Tuesday, December 7, 2010

The King's Weakness

Michael C here from Serious Film.

That low hissing you may have heard coming from the Hollywood area over the last week is the sound of the air leaking out of Tom Hooper's The King’s Speech and its status as Oscar frontrunner. That’s the trouble with leading the pack. Any indication you’re not steamrolling the competition is instantly seized upon as proof that you are nothing but a lot of well-orchestrated studio hype, and before you know it voters are mentally test driving the image of David Fincher holding an Oscar to see how it feels.

So what is tripping up the King? It’s not simply that its current chief rival, The Social Network, has staked out an early dominance in the critical awards circuit. Being the critics darling can be helpful, as it surely was for The Hurt Locker, but just as often it's a sign that a film will end up an Oscar bridesmaid. Films like Sideways or Lost in Translation garnered critics prizes by the bucketful and they couldn’t so much as ding the Oscar favorites for their respective years.

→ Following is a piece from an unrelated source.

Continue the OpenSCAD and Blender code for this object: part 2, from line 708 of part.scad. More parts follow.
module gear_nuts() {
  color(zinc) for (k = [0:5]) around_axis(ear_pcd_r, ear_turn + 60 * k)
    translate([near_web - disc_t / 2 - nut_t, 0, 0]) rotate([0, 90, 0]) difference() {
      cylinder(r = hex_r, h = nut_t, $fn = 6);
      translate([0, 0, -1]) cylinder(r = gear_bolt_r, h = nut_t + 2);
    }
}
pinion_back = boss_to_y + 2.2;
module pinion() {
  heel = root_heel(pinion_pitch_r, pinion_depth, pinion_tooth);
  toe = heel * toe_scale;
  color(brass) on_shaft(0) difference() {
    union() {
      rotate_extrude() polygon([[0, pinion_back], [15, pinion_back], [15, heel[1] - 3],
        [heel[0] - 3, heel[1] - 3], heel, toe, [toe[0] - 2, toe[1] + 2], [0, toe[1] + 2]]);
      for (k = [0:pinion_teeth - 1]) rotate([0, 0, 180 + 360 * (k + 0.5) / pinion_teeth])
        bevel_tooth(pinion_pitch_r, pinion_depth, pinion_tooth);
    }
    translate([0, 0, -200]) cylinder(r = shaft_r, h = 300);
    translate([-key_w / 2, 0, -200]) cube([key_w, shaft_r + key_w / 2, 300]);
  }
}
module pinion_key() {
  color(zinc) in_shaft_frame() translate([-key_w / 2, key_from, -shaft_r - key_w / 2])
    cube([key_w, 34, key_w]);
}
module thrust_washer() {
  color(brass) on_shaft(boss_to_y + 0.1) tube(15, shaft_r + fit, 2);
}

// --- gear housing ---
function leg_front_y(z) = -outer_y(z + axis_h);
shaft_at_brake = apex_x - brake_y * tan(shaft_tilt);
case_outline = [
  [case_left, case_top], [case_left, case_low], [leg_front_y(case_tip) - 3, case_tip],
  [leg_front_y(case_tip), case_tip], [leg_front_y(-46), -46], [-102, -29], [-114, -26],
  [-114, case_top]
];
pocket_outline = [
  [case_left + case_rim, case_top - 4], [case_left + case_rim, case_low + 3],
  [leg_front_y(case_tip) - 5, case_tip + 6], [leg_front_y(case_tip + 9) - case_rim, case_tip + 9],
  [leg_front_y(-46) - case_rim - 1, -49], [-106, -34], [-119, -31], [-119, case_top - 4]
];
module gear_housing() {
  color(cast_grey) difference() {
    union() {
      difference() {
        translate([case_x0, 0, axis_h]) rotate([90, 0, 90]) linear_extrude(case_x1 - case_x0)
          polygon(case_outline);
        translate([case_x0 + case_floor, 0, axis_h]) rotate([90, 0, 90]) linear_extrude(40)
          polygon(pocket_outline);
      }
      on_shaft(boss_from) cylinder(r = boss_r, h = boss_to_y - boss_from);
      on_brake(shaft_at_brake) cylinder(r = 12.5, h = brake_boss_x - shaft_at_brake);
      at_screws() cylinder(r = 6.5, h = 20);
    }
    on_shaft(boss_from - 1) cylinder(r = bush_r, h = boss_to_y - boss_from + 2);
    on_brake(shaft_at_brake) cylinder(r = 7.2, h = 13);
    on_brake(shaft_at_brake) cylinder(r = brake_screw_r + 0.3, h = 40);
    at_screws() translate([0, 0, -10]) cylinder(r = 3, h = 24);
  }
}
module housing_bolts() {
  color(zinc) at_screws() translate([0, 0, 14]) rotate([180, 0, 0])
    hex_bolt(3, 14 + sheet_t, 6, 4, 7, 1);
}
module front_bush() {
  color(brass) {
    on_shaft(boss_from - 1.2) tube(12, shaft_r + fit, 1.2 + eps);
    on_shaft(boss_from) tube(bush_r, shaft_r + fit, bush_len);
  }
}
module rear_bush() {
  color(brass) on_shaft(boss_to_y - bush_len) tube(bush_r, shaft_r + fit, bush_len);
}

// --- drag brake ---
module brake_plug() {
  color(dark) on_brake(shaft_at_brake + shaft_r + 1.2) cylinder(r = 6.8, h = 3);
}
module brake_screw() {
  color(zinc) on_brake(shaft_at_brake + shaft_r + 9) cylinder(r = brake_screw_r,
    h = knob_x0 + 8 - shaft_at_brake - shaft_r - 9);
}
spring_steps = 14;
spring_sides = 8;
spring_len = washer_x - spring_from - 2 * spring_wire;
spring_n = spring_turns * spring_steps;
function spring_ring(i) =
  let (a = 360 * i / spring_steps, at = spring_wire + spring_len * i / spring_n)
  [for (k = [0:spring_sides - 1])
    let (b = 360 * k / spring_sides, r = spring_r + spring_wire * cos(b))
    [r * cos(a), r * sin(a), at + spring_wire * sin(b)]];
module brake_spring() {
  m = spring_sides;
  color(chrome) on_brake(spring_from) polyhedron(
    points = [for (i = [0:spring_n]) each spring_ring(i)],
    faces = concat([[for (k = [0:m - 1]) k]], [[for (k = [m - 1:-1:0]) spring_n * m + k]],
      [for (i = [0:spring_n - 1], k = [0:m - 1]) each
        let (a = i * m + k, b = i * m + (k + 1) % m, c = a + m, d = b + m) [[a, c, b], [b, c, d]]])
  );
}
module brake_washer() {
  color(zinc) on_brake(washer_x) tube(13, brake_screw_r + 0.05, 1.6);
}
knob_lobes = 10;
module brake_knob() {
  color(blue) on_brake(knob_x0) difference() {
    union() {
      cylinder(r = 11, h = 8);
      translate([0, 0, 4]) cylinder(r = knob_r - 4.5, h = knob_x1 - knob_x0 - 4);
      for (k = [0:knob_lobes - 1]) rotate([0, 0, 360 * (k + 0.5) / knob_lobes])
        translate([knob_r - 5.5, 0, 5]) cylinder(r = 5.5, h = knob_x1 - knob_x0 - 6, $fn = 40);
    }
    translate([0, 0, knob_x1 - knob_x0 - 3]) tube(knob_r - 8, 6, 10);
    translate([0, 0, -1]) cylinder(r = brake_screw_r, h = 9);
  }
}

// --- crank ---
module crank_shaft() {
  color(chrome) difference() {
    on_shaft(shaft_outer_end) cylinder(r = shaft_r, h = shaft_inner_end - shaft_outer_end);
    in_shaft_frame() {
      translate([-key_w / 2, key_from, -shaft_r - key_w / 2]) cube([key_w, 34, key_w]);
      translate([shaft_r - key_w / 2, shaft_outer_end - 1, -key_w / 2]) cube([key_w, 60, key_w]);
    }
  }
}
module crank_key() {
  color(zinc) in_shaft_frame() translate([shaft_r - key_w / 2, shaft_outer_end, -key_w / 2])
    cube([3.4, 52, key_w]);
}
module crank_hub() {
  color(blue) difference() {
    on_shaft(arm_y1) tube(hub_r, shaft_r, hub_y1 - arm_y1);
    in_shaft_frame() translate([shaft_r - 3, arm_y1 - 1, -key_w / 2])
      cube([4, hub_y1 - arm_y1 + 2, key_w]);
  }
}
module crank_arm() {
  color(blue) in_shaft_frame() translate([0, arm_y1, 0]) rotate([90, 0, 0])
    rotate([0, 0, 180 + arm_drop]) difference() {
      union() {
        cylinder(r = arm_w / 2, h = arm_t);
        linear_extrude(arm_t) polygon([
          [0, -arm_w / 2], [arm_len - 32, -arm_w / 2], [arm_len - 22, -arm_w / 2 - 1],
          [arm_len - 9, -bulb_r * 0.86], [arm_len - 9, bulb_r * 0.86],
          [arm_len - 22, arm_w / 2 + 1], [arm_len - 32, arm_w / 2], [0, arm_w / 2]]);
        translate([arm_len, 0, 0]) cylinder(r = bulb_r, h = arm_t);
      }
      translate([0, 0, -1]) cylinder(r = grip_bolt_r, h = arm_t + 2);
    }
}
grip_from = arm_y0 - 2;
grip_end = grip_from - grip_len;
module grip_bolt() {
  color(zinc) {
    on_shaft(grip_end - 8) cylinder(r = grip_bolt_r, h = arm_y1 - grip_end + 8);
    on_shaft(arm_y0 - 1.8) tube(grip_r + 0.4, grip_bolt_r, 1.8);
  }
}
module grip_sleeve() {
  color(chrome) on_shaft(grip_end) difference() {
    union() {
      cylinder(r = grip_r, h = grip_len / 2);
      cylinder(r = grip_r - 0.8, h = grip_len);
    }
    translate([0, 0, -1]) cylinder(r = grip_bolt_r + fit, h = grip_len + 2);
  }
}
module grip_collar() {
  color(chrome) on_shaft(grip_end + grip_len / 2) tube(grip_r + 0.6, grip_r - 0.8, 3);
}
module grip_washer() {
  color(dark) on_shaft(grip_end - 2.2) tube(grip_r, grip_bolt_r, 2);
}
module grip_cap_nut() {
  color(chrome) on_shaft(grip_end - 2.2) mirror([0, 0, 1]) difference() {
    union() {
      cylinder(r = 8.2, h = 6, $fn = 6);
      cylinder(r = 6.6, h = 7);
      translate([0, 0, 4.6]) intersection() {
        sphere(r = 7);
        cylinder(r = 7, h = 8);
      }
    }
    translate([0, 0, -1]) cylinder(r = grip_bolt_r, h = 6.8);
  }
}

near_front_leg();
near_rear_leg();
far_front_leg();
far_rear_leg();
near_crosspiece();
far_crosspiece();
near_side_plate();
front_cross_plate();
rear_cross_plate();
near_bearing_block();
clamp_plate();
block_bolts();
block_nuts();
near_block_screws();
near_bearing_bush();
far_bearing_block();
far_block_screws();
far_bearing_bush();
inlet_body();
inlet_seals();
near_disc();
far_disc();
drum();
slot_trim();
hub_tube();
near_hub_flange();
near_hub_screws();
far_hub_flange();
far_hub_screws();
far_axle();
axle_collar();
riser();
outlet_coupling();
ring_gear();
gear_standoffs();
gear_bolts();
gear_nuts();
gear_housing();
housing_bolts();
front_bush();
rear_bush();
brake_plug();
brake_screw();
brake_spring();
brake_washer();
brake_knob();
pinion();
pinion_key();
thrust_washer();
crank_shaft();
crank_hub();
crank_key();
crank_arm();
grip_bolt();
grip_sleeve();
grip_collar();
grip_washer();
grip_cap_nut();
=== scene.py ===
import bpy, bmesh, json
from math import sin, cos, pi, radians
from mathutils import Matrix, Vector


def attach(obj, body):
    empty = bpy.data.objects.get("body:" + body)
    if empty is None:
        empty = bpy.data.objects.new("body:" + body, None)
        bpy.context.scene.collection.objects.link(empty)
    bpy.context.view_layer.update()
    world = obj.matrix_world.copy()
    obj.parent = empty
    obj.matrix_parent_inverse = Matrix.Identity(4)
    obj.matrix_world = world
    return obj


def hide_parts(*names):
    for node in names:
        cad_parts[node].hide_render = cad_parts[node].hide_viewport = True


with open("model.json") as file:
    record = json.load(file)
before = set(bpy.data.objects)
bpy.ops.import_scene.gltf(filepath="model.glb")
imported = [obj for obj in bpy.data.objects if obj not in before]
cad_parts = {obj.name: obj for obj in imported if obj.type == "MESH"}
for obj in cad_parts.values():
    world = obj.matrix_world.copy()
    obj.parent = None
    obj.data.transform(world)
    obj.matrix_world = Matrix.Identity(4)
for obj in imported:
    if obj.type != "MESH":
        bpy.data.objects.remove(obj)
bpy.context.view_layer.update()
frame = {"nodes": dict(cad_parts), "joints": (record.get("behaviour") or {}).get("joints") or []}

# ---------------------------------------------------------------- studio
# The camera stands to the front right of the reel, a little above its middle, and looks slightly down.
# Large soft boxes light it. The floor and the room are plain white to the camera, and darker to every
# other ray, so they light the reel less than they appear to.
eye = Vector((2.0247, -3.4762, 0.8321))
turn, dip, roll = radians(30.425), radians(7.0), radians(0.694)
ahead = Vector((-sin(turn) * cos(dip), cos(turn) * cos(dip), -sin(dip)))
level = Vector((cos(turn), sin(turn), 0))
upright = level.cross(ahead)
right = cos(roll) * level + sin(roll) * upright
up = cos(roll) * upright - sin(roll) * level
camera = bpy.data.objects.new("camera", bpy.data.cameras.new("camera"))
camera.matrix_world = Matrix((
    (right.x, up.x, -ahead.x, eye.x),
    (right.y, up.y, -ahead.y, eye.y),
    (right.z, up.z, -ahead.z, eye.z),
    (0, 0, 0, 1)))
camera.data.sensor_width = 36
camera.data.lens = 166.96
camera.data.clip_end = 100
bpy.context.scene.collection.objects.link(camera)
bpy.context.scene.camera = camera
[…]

My hunch is that more people are seeing the film and finding that it's not clearing some basic hurdle. To be perceived as a viable Best Picture winner a film has to connect to some grand emotional current, to make it about more than the nuts and bolts of the story. It’s not enough to be an amusing story well told, which is where it appears The King’s Speech is landing, despite all its prestigious trappings.

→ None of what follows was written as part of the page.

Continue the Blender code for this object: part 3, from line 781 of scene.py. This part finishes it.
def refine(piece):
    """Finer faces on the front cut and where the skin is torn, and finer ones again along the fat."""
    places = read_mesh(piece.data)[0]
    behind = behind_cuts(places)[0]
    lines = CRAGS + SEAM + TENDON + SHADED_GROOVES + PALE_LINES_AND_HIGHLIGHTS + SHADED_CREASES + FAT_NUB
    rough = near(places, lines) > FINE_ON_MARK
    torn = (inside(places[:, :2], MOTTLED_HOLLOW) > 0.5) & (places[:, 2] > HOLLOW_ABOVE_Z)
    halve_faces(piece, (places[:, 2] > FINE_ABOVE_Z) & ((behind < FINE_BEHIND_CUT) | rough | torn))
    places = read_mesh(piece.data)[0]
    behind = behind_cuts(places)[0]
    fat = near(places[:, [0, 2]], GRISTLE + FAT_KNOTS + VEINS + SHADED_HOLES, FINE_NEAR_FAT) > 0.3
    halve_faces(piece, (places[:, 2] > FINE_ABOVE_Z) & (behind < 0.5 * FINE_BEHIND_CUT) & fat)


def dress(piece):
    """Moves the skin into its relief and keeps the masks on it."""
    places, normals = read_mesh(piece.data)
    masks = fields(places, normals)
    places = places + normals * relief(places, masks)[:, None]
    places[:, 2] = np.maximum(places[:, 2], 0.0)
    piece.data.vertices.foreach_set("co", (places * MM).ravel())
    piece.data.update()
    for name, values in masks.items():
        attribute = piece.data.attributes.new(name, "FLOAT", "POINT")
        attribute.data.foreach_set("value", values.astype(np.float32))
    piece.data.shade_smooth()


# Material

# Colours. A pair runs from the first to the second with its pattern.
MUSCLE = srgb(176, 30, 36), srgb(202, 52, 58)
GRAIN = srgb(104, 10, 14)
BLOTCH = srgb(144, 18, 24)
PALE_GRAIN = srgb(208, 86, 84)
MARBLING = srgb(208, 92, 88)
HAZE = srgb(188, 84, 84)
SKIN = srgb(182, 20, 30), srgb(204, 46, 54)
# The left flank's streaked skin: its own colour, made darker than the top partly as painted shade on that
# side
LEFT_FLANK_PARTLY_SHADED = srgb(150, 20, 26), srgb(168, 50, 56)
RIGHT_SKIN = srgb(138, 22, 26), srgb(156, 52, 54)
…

Sure, Speech has big ideas around the periphery, the ones about Colin Firth finding great recesses of strength at the crossroads of history, and so on. But at heart it really is just the story of poor Bertie overcoming his bizarre childhood to conquer his stutter, and a stammer vanquished does not a Best Picture Oscar make. The fact the Churchill is wheeled on and off a few times for the occasional portentous line doesn’t automatically lend the story significance. It’s an anecdote.

In other years that might be enough, but Hooper's film is up against an assortment of movies that do reach that deeper plane. 127 Hours, quibbles with the film aside, made you ask how much you would be willing to sacrifice for life. That rock was every obstacle, every fear Aaron Ralston ever faced. The Social Network, contrary to scuttlebutt about how cold it is, really lands those themes about loyalty and friendship in a way that stays with the viewer. David O. Russel’s upcoming The Fighter packs an enormous emotional wallop with many of the same ideas King’s Speech was circling: casting off the limitations instilled by your family and taking control of your own destiny. 

Maybe I’m wrong and Speech can coast to victory on being pleasant and well-crafted, but Hooper’s film certainly has its work cut out for it holding off the threat of more resonant films.